Tokyo Grand Slam Metrics.

As per previous posts, I have been working on a project to collect data from the IJF scoreboards and store them in a database for later study. In this article I want to share some information I have gained from the 2012 Tokyo Grand Slam.


In the last article we looked at day one, in this article we will look at the entire event and discuss a couple of points that come up.


How much actually happens at a Grand Slam?

The 2012 Tokyo Grand Slam was a three day event, spread across 3 mats in the elimination rounds. The semi-finals and finals being held on one mat after a two hour break. In total the scoreboards recorded 1,013 changes to the scoreboards. That includes corrections to scores as we have discussed in earlier articles on this website.

The scoring broke down like this:

  • Minute 1: 111
  • Minute 2: 176
  • Minute 3: 160
  • Minute 4: 160
  • Minute 5: 163


The Ippons broke down like this:

  • Minute 1: 22
  • Minute 2: 27
  • Minute 3: 31
  • Minute 4: 35
  • Minute 5: 45

Out of those 160 Ippon scores, only 6 were in Golden Score with there being a total of 30 scores in golden score time.


A very simple look at the numbers above can suggest that it is in minute 2 you are most likely to be scored against and caught for Ippon most often in the final minute.


As per previous posts, the problem with this basic analysis of the 2012 Tokyo Grand Slam is that the data is never as simple as it looks. The software captures every change to the scoreboard and stores it as a record. So the moment the table official hits the Ippon button the database gains an Ippon. Unfortunately errors happen and when the referee changes the score the database gaisn another record but not losing the original Ippon. This means it is hard to use data in the way shown above, especially for scores lower than ippon that don’t stop the match.


It is good to collect that data however, we could with relative ease determine how many scoring errors were made. A cursory examination for example shows 154 Ippons on the official record, where the captured data shows 160. So Ippon was put on the scoreboards incorrectly 6 times across three days.

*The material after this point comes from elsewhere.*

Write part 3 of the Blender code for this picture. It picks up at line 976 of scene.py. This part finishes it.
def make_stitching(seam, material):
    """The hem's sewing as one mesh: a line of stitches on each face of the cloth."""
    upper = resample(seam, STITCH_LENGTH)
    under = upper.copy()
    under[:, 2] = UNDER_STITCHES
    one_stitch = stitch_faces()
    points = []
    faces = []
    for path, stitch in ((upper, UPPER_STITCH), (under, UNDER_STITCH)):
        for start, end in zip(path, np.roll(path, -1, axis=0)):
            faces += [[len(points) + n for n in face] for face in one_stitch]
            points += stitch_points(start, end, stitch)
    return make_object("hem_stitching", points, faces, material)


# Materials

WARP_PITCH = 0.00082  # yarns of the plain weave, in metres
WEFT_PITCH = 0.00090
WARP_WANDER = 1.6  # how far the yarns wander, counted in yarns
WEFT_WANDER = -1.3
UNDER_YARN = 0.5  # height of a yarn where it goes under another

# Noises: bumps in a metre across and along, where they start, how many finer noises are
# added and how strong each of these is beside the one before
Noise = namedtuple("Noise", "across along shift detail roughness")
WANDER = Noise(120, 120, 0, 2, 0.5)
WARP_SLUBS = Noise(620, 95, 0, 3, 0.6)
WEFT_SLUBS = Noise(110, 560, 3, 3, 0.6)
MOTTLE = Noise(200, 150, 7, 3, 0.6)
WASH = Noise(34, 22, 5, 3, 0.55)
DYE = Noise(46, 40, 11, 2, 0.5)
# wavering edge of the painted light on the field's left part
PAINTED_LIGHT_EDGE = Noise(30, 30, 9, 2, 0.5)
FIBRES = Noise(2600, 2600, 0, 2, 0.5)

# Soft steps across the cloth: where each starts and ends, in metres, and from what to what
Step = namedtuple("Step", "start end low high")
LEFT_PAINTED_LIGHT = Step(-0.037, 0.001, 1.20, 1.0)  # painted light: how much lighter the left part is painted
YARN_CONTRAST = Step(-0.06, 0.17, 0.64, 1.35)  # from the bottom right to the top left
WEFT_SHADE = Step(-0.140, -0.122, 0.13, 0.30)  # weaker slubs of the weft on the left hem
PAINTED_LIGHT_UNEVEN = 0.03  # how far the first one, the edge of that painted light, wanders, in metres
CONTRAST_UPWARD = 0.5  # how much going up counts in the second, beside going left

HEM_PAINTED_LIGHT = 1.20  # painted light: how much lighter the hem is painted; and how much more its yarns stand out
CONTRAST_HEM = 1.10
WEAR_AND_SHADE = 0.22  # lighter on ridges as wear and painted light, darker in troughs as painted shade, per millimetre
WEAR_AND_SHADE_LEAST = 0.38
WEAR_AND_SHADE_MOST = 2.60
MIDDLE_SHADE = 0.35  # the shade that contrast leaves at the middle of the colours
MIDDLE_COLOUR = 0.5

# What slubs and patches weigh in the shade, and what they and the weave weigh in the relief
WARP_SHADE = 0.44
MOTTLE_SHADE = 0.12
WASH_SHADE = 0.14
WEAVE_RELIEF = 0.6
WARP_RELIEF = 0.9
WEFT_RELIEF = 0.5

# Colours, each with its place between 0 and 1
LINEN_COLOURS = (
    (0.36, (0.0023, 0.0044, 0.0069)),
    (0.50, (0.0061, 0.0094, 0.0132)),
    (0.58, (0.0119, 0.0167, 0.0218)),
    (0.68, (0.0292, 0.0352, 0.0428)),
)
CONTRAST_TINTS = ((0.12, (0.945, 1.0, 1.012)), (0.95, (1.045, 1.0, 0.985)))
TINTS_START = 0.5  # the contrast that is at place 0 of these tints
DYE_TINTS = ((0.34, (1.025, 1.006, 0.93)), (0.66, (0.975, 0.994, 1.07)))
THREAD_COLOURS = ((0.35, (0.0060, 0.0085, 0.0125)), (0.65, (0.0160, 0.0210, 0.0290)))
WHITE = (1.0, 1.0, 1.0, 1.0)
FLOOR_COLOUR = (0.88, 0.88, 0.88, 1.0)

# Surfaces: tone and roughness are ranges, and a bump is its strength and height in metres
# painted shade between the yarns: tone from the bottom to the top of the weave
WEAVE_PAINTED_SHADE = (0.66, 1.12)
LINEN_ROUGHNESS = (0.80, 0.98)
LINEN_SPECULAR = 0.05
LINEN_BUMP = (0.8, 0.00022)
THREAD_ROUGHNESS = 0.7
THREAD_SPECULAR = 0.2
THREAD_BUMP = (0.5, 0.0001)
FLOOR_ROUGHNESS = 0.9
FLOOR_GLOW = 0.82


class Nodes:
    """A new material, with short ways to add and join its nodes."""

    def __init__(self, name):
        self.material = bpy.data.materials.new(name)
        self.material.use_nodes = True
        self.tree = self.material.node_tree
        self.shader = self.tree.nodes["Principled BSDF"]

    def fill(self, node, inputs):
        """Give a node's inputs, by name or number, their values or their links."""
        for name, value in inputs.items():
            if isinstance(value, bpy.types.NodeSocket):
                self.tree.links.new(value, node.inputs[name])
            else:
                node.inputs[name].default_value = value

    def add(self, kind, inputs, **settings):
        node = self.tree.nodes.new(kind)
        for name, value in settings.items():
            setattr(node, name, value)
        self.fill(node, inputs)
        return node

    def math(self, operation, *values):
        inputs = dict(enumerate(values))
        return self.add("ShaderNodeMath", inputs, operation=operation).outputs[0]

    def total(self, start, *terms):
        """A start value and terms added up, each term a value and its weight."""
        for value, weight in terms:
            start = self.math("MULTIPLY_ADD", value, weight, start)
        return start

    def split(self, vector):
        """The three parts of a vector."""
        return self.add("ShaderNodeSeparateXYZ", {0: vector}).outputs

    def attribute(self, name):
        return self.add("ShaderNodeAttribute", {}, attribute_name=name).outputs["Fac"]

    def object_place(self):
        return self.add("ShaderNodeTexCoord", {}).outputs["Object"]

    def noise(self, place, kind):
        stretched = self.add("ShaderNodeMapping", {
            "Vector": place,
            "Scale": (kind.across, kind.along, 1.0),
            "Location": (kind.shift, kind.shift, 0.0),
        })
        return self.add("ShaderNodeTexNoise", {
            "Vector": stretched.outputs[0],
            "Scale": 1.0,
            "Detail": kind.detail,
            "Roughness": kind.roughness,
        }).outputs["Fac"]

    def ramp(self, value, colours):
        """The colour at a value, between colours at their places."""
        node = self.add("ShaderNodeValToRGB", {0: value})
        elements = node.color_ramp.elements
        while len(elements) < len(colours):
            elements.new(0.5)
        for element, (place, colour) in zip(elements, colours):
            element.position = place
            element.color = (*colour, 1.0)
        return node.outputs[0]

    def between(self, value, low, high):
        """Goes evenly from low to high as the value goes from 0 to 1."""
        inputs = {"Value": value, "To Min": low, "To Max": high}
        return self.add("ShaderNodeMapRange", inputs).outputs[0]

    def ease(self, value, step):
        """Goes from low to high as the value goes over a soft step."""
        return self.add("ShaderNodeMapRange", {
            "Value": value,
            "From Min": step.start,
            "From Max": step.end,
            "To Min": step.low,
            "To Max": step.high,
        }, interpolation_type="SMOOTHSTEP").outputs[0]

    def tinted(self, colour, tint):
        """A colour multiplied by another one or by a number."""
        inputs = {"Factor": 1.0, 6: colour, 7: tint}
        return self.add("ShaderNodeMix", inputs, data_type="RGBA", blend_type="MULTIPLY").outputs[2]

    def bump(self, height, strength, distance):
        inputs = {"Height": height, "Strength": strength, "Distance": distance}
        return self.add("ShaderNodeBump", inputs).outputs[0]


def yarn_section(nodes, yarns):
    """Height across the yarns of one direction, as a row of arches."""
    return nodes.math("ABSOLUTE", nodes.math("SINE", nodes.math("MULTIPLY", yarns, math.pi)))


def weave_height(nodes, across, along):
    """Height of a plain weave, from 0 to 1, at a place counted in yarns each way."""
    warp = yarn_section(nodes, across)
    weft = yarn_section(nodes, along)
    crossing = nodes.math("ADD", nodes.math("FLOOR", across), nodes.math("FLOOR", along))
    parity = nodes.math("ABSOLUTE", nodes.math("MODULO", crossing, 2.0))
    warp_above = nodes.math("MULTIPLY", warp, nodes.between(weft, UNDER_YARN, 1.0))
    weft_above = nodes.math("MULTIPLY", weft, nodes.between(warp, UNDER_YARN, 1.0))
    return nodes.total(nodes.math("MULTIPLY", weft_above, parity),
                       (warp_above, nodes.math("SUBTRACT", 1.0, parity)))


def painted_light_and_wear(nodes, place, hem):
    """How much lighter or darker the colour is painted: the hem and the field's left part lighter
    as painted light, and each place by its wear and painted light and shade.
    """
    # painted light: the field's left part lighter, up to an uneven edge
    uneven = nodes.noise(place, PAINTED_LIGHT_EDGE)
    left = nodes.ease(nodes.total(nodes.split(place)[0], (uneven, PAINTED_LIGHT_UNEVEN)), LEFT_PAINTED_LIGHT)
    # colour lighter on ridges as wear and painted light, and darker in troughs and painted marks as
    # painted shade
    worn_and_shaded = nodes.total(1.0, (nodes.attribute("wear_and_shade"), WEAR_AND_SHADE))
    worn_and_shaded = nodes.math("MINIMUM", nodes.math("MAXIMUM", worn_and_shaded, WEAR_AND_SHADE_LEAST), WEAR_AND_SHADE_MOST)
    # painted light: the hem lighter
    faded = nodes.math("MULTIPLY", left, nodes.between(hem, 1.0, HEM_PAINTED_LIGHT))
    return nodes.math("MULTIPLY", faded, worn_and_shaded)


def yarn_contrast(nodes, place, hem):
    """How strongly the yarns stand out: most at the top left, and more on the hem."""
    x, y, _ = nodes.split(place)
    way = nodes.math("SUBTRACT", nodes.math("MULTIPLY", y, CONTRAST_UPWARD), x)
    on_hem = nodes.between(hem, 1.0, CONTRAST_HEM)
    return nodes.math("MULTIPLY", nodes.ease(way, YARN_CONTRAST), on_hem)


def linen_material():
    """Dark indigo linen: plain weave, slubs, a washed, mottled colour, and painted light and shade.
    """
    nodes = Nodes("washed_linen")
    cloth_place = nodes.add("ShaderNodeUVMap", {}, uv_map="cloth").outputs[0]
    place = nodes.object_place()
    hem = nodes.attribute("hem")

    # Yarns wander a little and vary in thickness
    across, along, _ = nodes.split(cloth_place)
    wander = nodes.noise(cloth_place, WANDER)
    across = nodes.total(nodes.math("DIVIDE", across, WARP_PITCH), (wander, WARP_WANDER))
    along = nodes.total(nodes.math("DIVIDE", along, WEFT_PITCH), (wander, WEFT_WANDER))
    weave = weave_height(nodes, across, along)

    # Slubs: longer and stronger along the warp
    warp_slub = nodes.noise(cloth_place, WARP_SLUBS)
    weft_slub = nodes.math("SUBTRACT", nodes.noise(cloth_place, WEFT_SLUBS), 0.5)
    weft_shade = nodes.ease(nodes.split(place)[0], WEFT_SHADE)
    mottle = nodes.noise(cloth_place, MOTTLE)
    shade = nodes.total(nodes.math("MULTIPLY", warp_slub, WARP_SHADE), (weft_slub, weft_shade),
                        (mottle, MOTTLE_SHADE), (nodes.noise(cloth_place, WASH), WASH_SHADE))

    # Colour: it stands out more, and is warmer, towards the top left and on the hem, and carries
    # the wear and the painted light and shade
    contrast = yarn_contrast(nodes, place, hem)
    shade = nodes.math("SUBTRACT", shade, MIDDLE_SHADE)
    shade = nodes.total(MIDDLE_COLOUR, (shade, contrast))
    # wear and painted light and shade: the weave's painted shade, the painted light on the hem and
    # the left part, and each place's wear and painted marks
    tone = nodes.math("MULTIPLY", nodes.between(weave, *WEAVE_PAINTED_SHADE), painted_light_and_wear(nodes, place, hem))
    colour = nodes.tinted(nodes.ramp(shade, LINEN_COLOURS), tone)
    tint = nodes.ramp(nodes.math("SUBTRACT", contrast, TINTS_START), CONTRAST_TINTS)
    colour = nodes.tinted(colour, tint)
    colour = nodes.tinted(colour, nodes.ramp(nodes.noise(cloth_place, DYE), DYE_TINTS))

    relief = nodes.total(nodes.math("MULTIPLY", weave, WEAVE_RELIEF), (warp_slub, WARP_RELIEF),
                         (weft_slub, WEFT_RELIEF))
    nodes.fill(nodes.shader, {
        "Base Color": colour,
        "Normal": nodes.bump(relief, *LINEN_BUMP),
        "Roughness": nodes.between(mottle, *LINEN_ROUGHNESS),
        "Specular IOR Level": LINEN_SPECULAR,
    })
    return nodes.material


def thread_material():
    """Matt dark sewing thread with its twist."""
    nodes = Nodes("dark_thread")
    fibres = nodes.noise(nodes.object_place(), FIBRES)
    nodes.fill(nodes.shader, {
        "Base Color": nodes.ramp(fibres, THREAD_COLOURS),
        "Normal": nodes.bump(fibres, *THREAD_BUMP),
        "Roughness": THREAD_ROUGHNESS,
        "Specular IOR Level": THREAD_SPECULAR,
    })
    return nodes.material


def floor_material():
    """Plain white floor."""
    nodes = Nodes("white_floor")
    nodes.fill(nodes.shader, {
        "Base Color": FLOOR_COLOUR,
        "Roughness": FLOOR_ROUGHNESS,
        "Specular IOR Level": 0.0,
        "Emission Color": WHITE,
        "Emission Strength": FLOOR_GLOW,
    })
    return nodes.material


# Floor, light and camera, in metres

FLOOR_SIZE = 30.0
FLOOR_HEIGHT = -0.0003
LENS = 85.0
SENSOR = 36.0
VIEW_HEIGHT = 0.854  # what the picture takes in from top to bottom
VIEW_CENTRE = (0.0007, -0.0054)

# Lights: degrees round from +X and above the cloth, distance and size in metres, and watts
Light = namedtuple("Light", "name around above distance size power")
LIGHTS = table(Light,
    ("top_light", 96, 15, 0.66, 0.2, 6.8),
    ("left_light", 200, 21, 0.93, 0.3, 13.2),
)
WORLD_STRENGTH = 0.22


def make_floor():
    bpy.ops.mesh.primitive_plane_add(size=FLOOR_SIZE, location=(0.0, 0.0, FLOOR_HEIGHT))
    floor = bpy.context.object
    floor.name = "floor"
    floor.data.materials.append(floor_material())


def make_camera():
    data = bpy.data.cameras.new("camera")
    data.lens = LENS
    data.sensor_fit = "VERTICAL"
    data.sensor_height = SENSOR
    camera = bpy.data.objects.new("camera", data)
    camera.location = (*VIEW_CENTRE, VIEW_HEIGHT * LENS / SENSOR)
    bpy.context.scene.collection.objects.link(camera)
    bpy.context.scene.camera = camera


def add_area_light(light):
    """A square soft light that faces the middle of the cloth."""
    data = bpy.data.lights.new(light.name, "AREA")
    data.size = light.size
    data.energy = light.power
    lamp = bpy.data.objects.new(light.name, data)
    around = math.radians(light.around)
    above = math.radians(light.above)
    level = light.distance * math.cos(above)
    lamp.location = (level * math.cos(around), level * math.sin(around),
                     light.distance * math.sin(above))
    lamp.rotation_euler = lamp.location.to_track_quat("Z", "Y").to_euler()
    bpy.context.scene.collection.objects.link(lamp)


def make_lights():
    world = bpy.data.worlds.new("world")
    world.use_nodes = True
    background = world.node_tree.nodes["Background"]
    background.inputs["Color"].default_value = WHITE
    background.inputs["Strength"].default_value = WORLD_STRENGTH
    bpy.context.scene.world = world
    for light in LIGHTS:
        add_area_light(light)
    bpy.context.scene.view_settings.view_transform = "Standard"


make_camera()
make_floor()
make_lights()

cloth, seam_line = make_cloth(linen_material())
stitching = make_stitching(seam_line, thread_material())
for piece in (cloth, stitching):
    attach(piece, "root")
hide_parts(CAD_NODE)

We can also look at things like the actual time contests started. The system captures the clock at 5:00 minutes, i.e. the start of the match as the names come on the scorebaord. We can easily collect the timestamps from these records and see for example the distribution of starts across the three days.

  • 11:xx 66
  • 12:xx 72
  • 13:xx 56
  • 14:xx 8
  • 15:xx 0
  • 16:xx 9
  • 17:xx 21
  • 18:xx 11


Contests per hour Tokyo Grand Slam 2012
Contests per hour Tokyo Grand Slam 2012


What we can see is that the competition (across the three days) had the most fights occur between 12 noon and 1pm. This is a 3 mat event, that in the finals section went to a single mat with a break between elimination and finals.

It would be interesting to look at what scores happened in that 12-1 hour. Perhaps there were more Ippons in this period?

This very brief investigation into the data from the event is provided purely to encourage discussion and investigation by others, I know there are real statisticians out there who could dig out interesting information from the numbers. For me this event was mainly about testing the reliability of the data capture and preparing for the next stage where I shall be doing data collection using a Raspberry Pi computer.

I would love to hear your thoughts and opinions.


One thought on “Tokyo Grand Slam Metrics.”

  1. Hi Lance,

    Have you been able to work on your Rasberry Pi idea?

    I was thinking that developing a Rasberry Pi scoring console would be a project that my judoka son would feel interested on. However, the real difference would be on being able to post results to a web database using a standard API, so that results could be published online in real time. My Google search pointed to your page. 🙂

    I definitively will not be able to work on this until after I finish my master thesis (hopefully this year), but I would be interested into learning about what type of databases, standard interfaces and APIs exist.